Carpe Diem.  Seize the Day.  The days of our youth do not last forever, so we should take advantage of our youth before we grow old.  I don’t think I’m all that old yet, although when I was young I thought people who were the age I am now were ancient.  But I can still feel it.  My back hurts.  I’m getting some gray in my hair.  Looking back now, I guess I should have appreciated it more, twenty years ago, when I could eat anything, when I could stay up all night.  I thought time would never catch up with me.  But everything changes.  It’s autumn now.  As I’m writing this, it’s the first cool night of fall.  And I love fall, but as much as I love fall and coming back to school, I miss the more carefree warm days of summer.  It’s so easy to say, I wish I’d gone to the beach when I had time off, or I wish I’d spent more time outside while the weather was good.  I’m not willing to say I’m in the autumn of my life, but I’m definitely deep into the summer.  The lesson in the first reading is to take advantage of your youth before you’re old and it’s too late.  Then it goes beyond that – appreciate your life before you’re dead and it’s too late.  The psalm emphasizes that idea, that all men will again become dust.  We should live fully in our time here on earth because that time will not last forever.

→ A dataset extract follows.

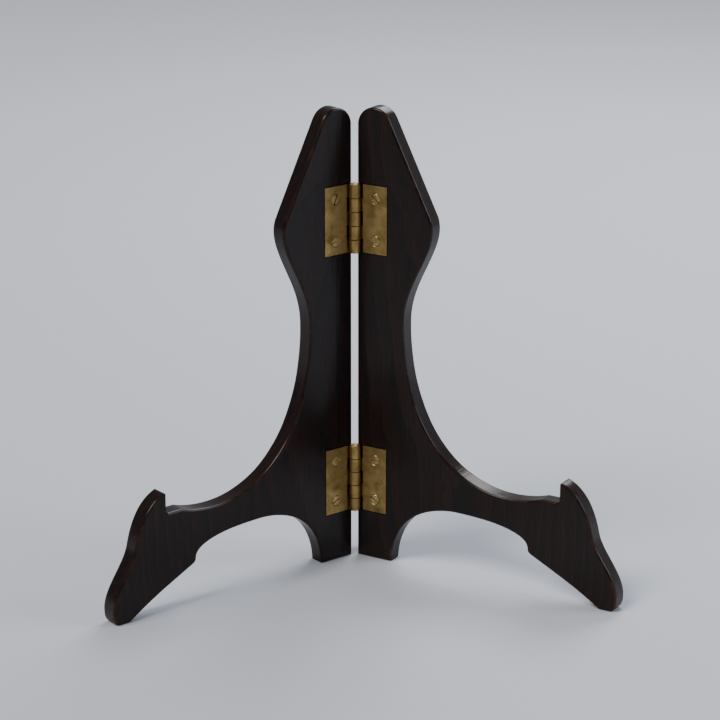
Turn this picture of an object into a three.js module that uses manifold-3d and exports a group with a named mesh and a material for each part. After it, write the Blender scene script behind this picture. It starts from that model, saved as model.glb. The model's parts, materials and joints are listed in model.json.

This message  should not be seen as hedonistic however.  “Yet understand that as regards all this God will bring you to judgment.”  We should enjoy our youth, because we will soon be old.  We should enjoy our lives because they will not last forever.  But we should be aware of our own mortality beyond that.  When we are gone it will be too late to do anything else here on earth – including good works and including repentance.  We should use whatever time we have to thank God for our lives and for our youth – however young we are.  I know I’m making a point to enjoy this time in my life.  I certainly wouldn’t want to be twenty again, but I want to do things I can do now that I maybe could not do when I’m eighty.  And since none of us knows if we’ll make it to eighty, we need to do what we can now, and live the kind of life we should so we’re ready to go whenever that time comes.

In the gospel Jesus is telling his disciples something similar.  He is telling them that he will not always be here on earth with them.  The verses surrounding the reading for today talk about people asking Jesus for help.  And as Jesus gives it, he says that he will not always be here on earth to do such things, so he needs to do them now.  He tells his friends that they will not always be able to sit and talk with him as they have been, and that they should take advantage of this opportunity while they have it.  They don’t understand.  And we don’t always understand.  It’s too easy to take the world for granted but we need to enjoy the time we have and make the best use of it because it will not last forever. 

Enjoy life to the fullest by doing what is right.  Carpe Diem.